Mark Shea is the author of "Making Senses of Scripture", a book ostensibly about Scripture interpretation methods used by the early Church writers.
Anyone with formal theological training, anyone who represents himself as a Catholic apologist familiar with early Church writings, should know the teaching on Christ's self-knowledge. A priest should know this teaching. If the apologist or the priest doesn't, he had really bad formation.
There is no excuse for this kind of comment in a public speech, much less a newspaper column, which one would expect to at least be backed by five minutes of research.
I don't disagree. I'm just trying to cut him as much slack as possible -- given that there's not that much slack we can cut. Really, it was sheer laziness on Mark Shea's part to share what he calls his "ignorant ramblings" when a five-second Google search would have gotten him the answer to the question that he says "beats him." Just because he doesn't know the answer and is too lazy to find it doesn't mean there is no answer or that the question is unimportant.

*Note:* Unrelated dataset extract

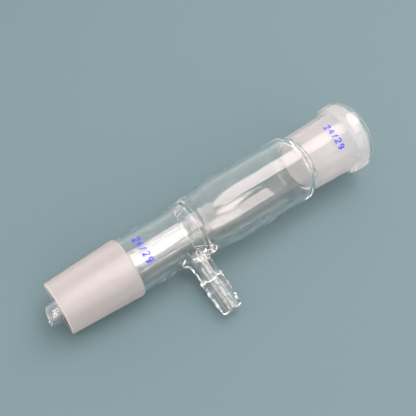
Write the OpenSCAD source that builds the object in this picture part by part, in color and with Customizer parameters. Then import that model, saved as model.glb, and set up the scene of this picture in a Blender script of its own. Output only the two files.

I don't understand how a man who wrote a book on the four senses of Scripture could have missed this doctrine in early ecclesial writings.
Sigh...
Mark Shea's point in his column, was that Christians need to extend basic Christian charity to their priests.
A point, which by your snarky column about him, you miss completely.
d~
Mark Shea made his point by promoting a major, if common, Christological heresy.
Charity is based in truth. Christ was charitable when he called the Pharisees "Blind guides!" and likewise charitable when he called the Sadducees "Hypocrites!"
Mark promoted a false charity, not a real one.